At first, Karen simply follows Robert Doob (Sutherland), maintaining surveillance like some TV detective. In time, she sees him checking out the home of a potential victim. But the cops can’t do anything to stop Doob before he kills again. And even after he does, they’re still bound by such legal niceties as evidence and probable cause. That’s when Karen begins to notice that in her support group for parents of murdered children, a couple of the members may be channeling their rage into retribution. That’s also when Karen begins to think that vigilantism isn’t such a bad idea.

Pro John Schlesinger (Midnight Cowboy, Marathon Man) directed Eye for an Eye, and he gives the film just enough tension and immediacy to make you think — most of the time, at least — that you’re watching something that’s actually worth your time. The murder of Karen’s daughter is presented with a restraint that does little to diminish its power to make your flesh creep. Elsewhere in the film, Schlesinger dares to include a few touches of dark humor. As Karen empowers herself with karate lessons and target practice, she grows more aggressive, both on the street and — much to her husband’s discomfort — in bed. Deep inside this manipulative melodrama, there lurks the germ of an idea for a wickedly funny social satire.

In most other respects, though, the screenplay by Amanda Silver and Rick Jaffa is as simplistic as the worst kind of talk-radio diatribe. Doob isn’t merely a career criminal or a maladjusted sex offender — he’s the Antichrist. He menaces little girls, murders innocent women and sneers at grieving parents. And just so we don’t underestimate the true depths of his maliciousness, Schlesinger even includes a scene where Doob pours hot coffee on a stray dog. No kidding.

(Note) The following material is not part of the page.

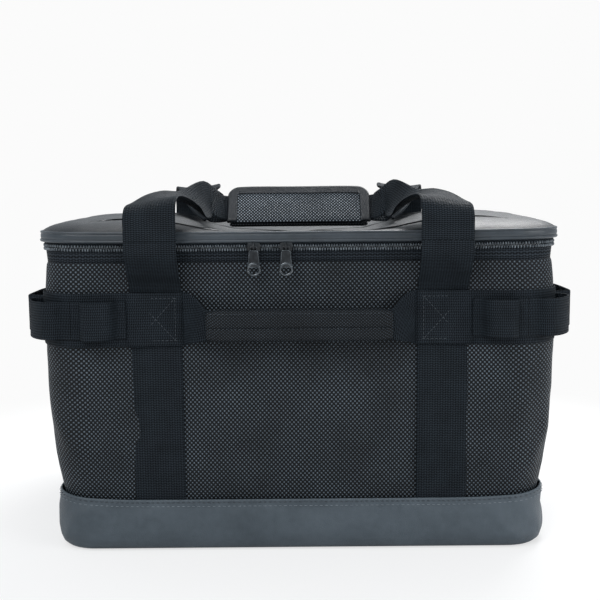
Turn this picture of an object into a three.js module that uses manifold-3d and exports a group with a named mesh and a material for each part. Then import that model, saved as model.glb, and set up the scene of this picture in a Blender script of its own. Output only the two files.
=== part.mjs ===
// Insulated food carrier: a soft, box-shaped cooler bag with a padded zip lid, two long carry
// straps that meet in a padded wrap over the lid, grab grips front and rear, and webbing loops.
// Millimetres, +Z up, the front faces -Y, and the origin is the middle of the underside.

import * as THREE from "three";
import { mergeVertices } from "three/addons/utils/BufferGeometryUtils.js";
import Module from "manifold-3d";

const wasm = await Module();
wasm.setup();

// Overall body.
const bagWidth = 420;
const bagDepth = 288;
const panelTop = 255;
const cornerRadius = 30;
const cornerSteps = 6;
const fit = 0.3; // clearance between neighbouring pieces

// Shell, boot and insulation.
const panelThickness = 1.6;
const foamThickness = 8;
const linerThickness = 0.8;
const boardThickness = 3;
const bootFloor = 2;
const bootHeight = 46;
const bootBulge = 6;
const bootWall = 1.8;

// Webbing.
const webThickness = 1.7;
const strapWidth = 43;
const strapSpacing = 242; // centre to centre of the two vertical straps
const strapLowEnd = 38;
const strapReleaseHeight = 227; // the strap leaves the bag above its last stitching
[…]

Joe Denillo, the tough but honorable cop played by Joe Mantegna, is no match for such a vile creature. Why? Because, the movie implies, Denillo is hampered by all those namby-pamby Supreme Court decisions about the rights of suspects, and bound by the very laws he’s sworn to uphold. When Karen finally upbraids him angrily for what she sees as his impotence, even bleeding-heart liberals in the audience may be screaming, “Right on!”

To partially appease those liberals, and to keep from unduly ruffling anyone else’s feathers, the filmmakers work overtime to cover all their bases. If one of the parents in Karen’s support group is white, and he reveals that a black man killed his child, you can rest assured that we get an equal sampling of black parents with their own tales of woe. One of those black parents turns out to be a lesbian single mother. The character also has another surprise up her sleeve, but it wouldn’t be fair to reveal it. Suffice it to say that she, like the movie itself, is intended to appeal to the broadest constituency possible.

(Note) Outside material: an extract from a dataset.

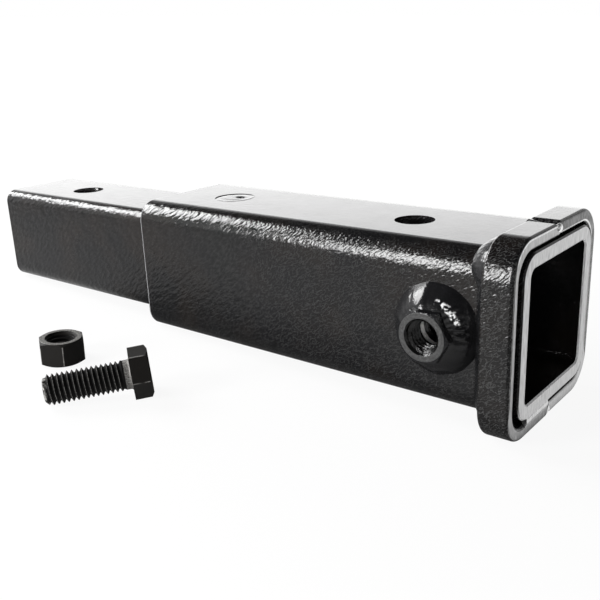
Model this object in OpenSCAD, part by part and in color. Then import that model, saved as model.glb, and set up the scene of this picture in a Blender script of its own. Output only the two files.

Except for the heart-wrenching performance of Sally Field, an actress who somehow manages to remain underrated even after winning two Oscars, the best thing about Eye for an Eye is its ending. There are at least three different points in the movie’s second half when Schlesinger and his screenwriters appear ready to take the easy way out. First, Karen’s story is overwhelmed by a subplot involving undercover cops and novice vigilantes. Then there’s a slight hint that another grieving survivor may do Karen’s dirty work for her. Finally, in the closing minutes, Mack threatens to return home just in time to keep his wife from doing something rash. To give them credit, the filmmakers ultimately reject these detours and go straight ahead to the only honest conclusion possible for this kind of revenge fantasy.

After the fact, however, Schlesinger and company return to their fence-straddling, and try to suggest that maybe revenge isn’t really all that sweet. (A nice touch: the movie’s final image is a shot of Mantegna frozen in a kind of moral and physical twilight zone.) But this backpedaling comes off as just so much waffling, another sign that the filmmakers want to be all things to all people of all sociopolitical attitudes. If Bill Clinton were to write and direct a remake of Death Wish, it would probably look and sound a lot like Eye for an Eye.